I came across Art Rainer’s blog post on leadership this morning and wanted to share it with you. Place yourself in this 4 areas and see where total change needs to happen or tweaking change could catapult your ministry into a new dimension.

Just be yourself.

You be you.

These pieces of advice are given in a variety of scenarios. And, in many cases, you should be yourself. But what about your leadership style? What if you are not getting the results you and everyone else desires? And what if it is not they? What if it is you? What if it is you leadership?

For anyone in a leadership position, this can be a haunting thought.

But it may be a reality. There is a time to accept the possibility that your leadership style is not working. There is a time relearn leadership. There is a time to look to others and their leadership style. And there is a time to release your style and adapt others’ style for your own use.

Here are four reasons why you should stop being you:

  1. Your leadership is not working. You find yourself without followers. Sure, you hold a position of authority. You have people under you. But there is a difference between having people under you on an organizational chart and having people who are behind you. You want to lead, and they want a leader. Yet, neither they nor you seem to be getting what you all want out of the relationship.
  1. Their leadership is working. There are many great leaders out there. They come in all shapes and sizes. And they are leading people well and getting positive results. Acknowledge their success. What are they doing right? What can you learn from them? Now may be the time to listen and learn from the many great leaders around you. Now may be the time to incorporate something from their leadership repertoire into your own leadership repertoire.
  1. You don’t have time to waste. You can spend your career trying to stumble upon what works for you. Unfortunately, most will not wait for you to find your groove. They do not want to spend their years under poor leadership. Fortunately, you can take a short cut by learning from others and immediately using that knowledge for your leadership.
  1. Great leaders follow great leaders. And sometimes many great leaders. This is leadership’s not-so-secret secret. Rarely does a great leader not learn about and study other great leaders. They mimic styles. They immerse themselves in books. They ask questions of other leaders. They are consistently inquisitive, knowing that there is always something else to learn. Great leaders follow great leaders.

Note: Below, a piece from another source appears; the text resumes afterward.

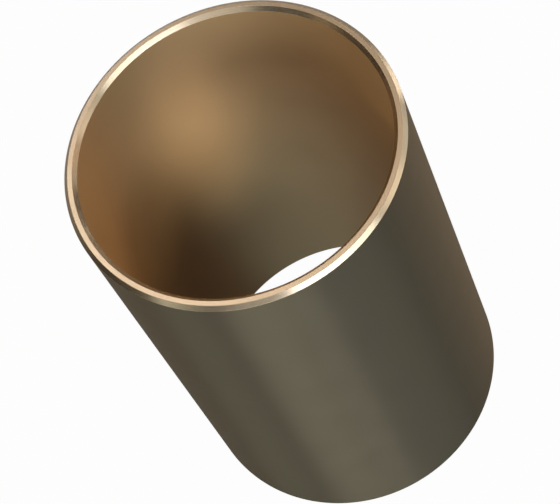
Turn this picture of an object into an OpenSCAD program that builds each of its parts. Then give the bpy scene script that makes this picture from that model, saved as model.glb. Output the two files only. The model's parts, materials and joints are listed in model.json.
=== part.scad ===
// Plain sleeve bearing: one thin-walled bronze tube, turned all over, with a 45 degree
// chamfer on the inner and the outer edge of both end faces.
// It stands on its lower end face, with its axis along +Z and its origin at the centre of that face.
// Lengths are in millimetres.

/* [Sleeve] */
// Bore diameter, which is the nominal size of the shaft that runs in it
bore_d = 38.1; // [10:0.1:80]
// Wall thickness, from the bore to the outside
wall = 1.5875; // [1.2:0.0125:6]
// Overall length, from one end face to the other
length = 63.5; // [10:0.5:120]

/* [Chamfered ends] */
// Leg of the chamfer that leads a shaft into each mouth of the bore
bore_chamfer = 0.5; // [0.1:0.05:0.55]
// Leg of the chamfer that leads each end of the outside into a housing
outer_chamfer = 0.5; // [0.1:0.05:0.55]

/* [Hidden] */

// Bore and outside radius
bore_r = bore_d / 2;
outer_r = bore_r + wall;

// Sides of the turned surfaces
turned_fn = 180;

// Bearing bronze, between the bright end faces and the darker wall
bronze = [0.60, 0.50, 0.36];

// Half of the sleeve's section, round from the bore's edge of the lower end face
function wall_section() = [
    [bore_r + bore_chamfer, 0],
    [outer_r - outer_chamfer, 0],
    [outer_r, outer_chamfer],
    [outer_r, length - outer_chamfer],
    [outer_r - outer_chamfer, length],
    [bore_r + bore_chamfer, length],
    [bore_r, length - bore_chamfer],
    [bore_r, bore_chamfer]
];

module sleeve() {
    color(bronze)
        rotate_extrude($fn = turned_fn)
            polygon(wall_section());
}

sleeve();
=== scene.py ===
import json
import math

import bpy
from mathutils import Matrix, Vector


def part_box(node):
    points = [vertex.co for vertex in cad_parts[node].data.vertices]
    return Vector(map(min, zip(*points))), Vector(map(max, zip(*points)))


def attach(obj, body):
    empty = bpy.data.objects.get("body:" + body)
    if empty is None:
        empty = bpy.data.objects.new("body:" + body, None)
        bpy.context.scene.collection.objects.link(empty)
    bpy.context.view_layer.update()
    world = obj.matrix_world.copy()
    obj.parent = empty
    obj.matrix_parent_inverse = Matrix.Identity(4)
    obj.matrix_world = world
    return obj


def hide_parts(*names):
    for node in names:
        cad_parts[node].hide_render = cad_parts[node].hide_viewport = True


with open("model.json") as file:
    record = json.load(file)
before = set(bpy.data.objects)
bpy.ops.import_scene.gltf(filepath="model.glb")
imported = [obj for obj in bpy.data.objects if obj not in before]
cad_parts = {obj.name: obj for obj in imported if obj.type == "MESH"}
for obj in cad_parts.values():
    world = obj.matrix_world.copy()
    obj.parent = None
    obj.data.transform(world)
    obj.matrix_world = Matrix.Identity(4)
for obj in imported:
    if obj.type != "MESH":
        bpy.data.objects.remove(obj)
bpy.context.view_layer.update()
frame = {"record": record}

# Sizes from the frame, in metres
MM = 0.001
mounts = {mount["name"]: mount for mount in frame["record"]["mounts"]}
bore_r = mounts["shaft_bore"]["dims"]["r_mm"] * MM
outer_r = mounts["housing_seat"]["dims"]["r_mm"] * MM
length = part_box("sleeve")[1].z
bore_chamfer = (length - mounts["shaft_bore"]["dims"]["length_mm"] * MM) / 2
outer_chamfer = (length - mounts["housing_seat"]["dims"]["length_mm"] * MM) / 2
top_centre = Vector((0, 0, length))

# The camera: where it stands seen from the top end's centre, how it turns from there (degrees), and its lens
CAMERA_ELEVATION = 56.35
CAMERA_DISTANCE = 11.746 * outer_r
CAMERA_YAW = 0.195
CAMERA_PITCH = -3.124
CAMERA_ROLL = -28.374
LENS_MM = 134.45
SENSOR_MM = 36


def add_camera():
    """The camera at the photo's viewing angle: aimed at the top end's centre, then turned and rolled."""
    elevation = math.radians(CAMERA_ELEVATION)
    offset = Vector((0, -math.cos(elevation), math.sin(elevation)))
    aim = (-offset).to_track_quat("-Z", "Y").to_matrix()
    yaw = Matrix.Rotation(math.radians(CAMERA_YAW), 3, "Y")
    pitch = Matrix.Rotation(math.radians(CAMERA_PITCH), 3, "X")
    roll = Matrix.Rotation(math.radians(CAMERA_ROLL), 3, "Z")
    data = bpy.data.cameras.new("camera")
    data.lens = LENS_MM
    data.sensor_width = SENSOR_MM
    data.clip_start = outer_r
    camera = bpy.data.objects.new("camera", data)
    camera.matrix_world = Matrix.Translation(top_centre + offset * CAMERA_DISTANCE) @ (
        aim @ yaw @ pitch @ roll
    ).to_4x4()
    bpy.context.scene.collection.objects.link(camera)
    bpy.context.scene.camera = camera


# The turned sleeve
CORNER_ROUND = 0.04 * MM
CORNER_STEPS = 4
TURNED_STEPS = 360
WALL_RINGS = 24


def section():
    """The corners of the wall's section as (radius, height), each with the zone of the side after it."""
    return [
        ((bore_r + bore_chamfer, 0), "end_face"),
        ((outer_r - outer_chamfer, 0), "outer_chamfer"),
        ((outer_r, outer_chamfer), "outside"),
        ((outer_r, length - outer_chamfer), "outer_chamfer"),
        ((outer_r - outer_chamfer, length), "end_face"),
        ((bore_r + bore_chamfer, length), "bore_chamfer"),
        ((bore_r, length - bore_chamfer), "bore"),
        ((bore_r, bore_chamfer), "bore_chamfer"),
    ]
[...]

It is difficult to admit that your leadership is not working. It takes humility. However, it is at this point of humility that you may find yourself being the very type of leader you always needed to be—a leader who is willing to listen, learn, and lay down preferences for the sake of those they lead.

Titus 1:6-9:6 – An elder must be blameless,faithful to his wife, a man whose children believe[b] and are not open to the charge of being wild and disobedient. Since an overseer manages God’s household, he must be blameless—not overbearing, not quick-tempered, not given to drunkenness, not violent, not pursuing dishonest gain. Rather, he must be hospitable, one who loves what is good,who is self-controlled, upright, holy and disciplined. He must hold firmly to the trustworthy message as it has been taught, so that he can encourage others by sound doctrine and refute those who oppose it.